What I'm trying to do is use takeWhile to split a bytestring by some character.
import qualified Data.ByteString.Internal as BS (c2w, w2c)
import Pipes
import Pipes.ByteString as PB
import Pipes.GZip
import Pipes.Prelude as PP
import System.IO
newline = BS.c2w '\n'
splitter = PB.takeWhile (\myWord -> myWord /= newline)
myPipe fileHandle = PP.toListM $ decompress fileProducer >-> splitter
where
fileProducer = PB.fromHandle fileHandle
run = do
dat <- withFile "somefile.blob" ReadMode myPipe
pure dat
This gets me the first line, but what I really want is to effectively yield each chunk up to a newline character at a time. How do I do that?
pipes-bytestring
and pipes-group
are arranged so that repeatedly breaking a Producer ByteString m r
yields a FreeT (Producer ByteString m) m r
. FreeT
can here be read to mean A_Succession_Of
, so the result can be thought of as 'a succession of bytestring-producer segments returning an r'. This way if one of the segments is, say, 10 gibabytes long, we still have streaming rather than a 10 gigabyte strict bytestring.
It looks to me that you want to break the bytestring producer on newlines, but I couldn't tell if you wanted to keep the newlines. If you are throwing them out, this is the same as splitting the bytestring producer with view PB.lines
, followed by concatenating each subordinate producer into a single strict bytestring - the individual line.
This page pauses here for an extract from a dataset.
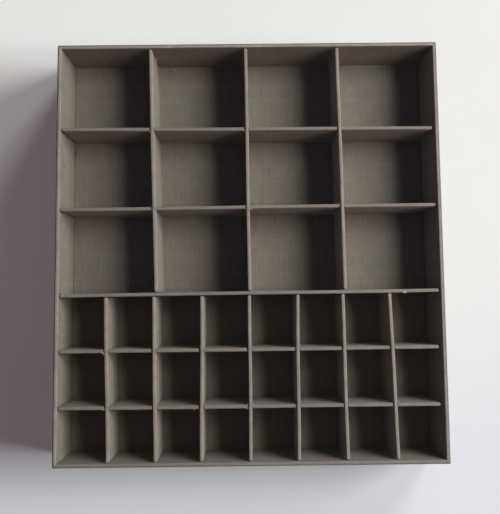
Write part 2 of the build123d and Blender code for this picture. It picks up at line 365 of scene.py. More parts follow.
# stage, light and camera: a window to the right of the tray, and a dim room
tableTop = {"halfWidth": 0.9, "drop": 0.0001, "segments": 8}  # in m; it lies a hair under the tray
lighting = {
    # name: azimuth, elevation, distance, (width, height) in m, power in W, colour, what it lights
    "lamps": {
        "windowOnTray": (13.0, 38.2, 0.9, (0.6, 0.62), 12.4, "#fbfdff", "tray"),
        "curtainOnTray": (-46.0, 28.0, 0.9, (0.4, 0.4), 1.05, "#ffb4b8", "tray"),
        "skyOnTray": (180.0, 50.0, 3.0, (2.5, 2.5), 4.0, "#8fa4ff", "tray"),
        "windowOnTable": (7.0, 25.5, 5.0, (3.6, 1.5), 392.0, "#fafdfb", "table"),
        "skyOnTable": (57.0, 13.0, 5.0, (1.7, 1.1), 195.0, "#f8fdfc", "table"),
        "roomOnTable": (180.0, 70.0, 5.0, (5.0, 5.0), 42.0, "#dcc0cb", "table"),
    },
    "roomColour": "#d2c1c6", "roomStrength": 0.097,
    "backdrop": "#e9eaea",
}
camera = {
    "at": (-0.00074, -0.02996, 0.37388), "turn": (4.241, -0.147, -0.626),     # m and degrees
    "lens": 40.66, "sensor": 36.0,                                            # mm
}


def layTable():
    floorMesh = bpy.data.meshes.new("tableTop")
    sheet = bmesh.new()
    bmesh.ops.create_grid(
        sheet, x_segments=tableTop["segments"], y_segments=tableTop["segments"], size=tableTop["halfWidth"])
    sheet.to_mesh(floorMesh)
    sheet.free()
    table = bpy.data.objects.new("tableTop", floorMesh)
    table.location.z = -tableTop["drop"]
    floorMesh.materials.append(cartridgePaper)
    bpy.context.scene.collection.objects.link(table)
    return table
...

I wrote this below as accumLines
. It is straightforward, but makes a tiny use of Lens.view
to turn the fancy PB.lines
lens into a regular function. (Many operations are written as lenses in pipes-bytestring
because then they can be re-used for other purpose, especially the kind of producer parsing pipes
favors.)
import Pipes
import qualified Pipes.Prelude as P
import Pipes.ByteString as PB
import qualified Pipes.Group as PG
import Pipes.GZip
import qualified Data.ByteString.Internal as BS (c2w, w2c)
import System.IO
import Lens.Simple (view) -- or Control.Lens or whatever
import Data.Monoid
main = run >>= mapM_ print
myPipe fileHandle = P.toListM $ accumLines (decompress fileProducer)
where
fileProducer = PB.fromHandle fileHandle
run = do
dat <- withFile "a.gz" ReadMode myPipe
pure dat
-- little library additions
accumLines :: Monad m => Producer ByteString m r -> Producer ByteString m r
accumLines = mconcats . view PB.lines
accumSplits :: Monad m => Char -> Producer ByteString m r -> Producer ByteString m r
accumSplits c = mconcats . view (PB.splits (BS.c2w c))
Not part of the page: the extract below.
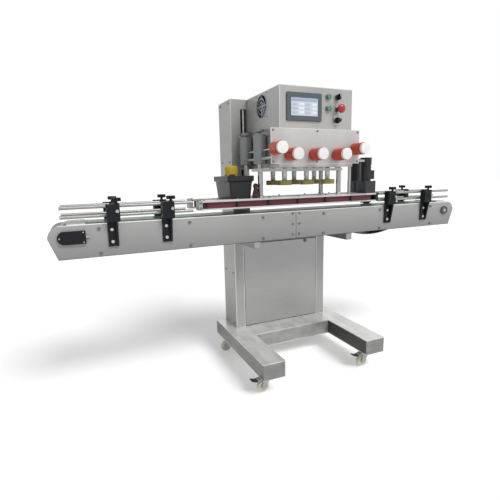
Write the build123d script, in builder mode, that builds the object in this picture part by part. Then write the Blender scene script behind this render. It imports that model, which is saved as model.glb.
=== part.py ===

-- this is convenient, but the operations above could
-- be more rationally implemented using e.g. BL.fromChunks and toListM
mconcats :: (Monad m, Monoid b) => FreeT (Producer b m) m r -> Producer b m r
mconcats = PG.folds (<>) mempty id
Ideally you would not write a new bytestring at each line break. Whether you have to depends on what you were going to do with the lines.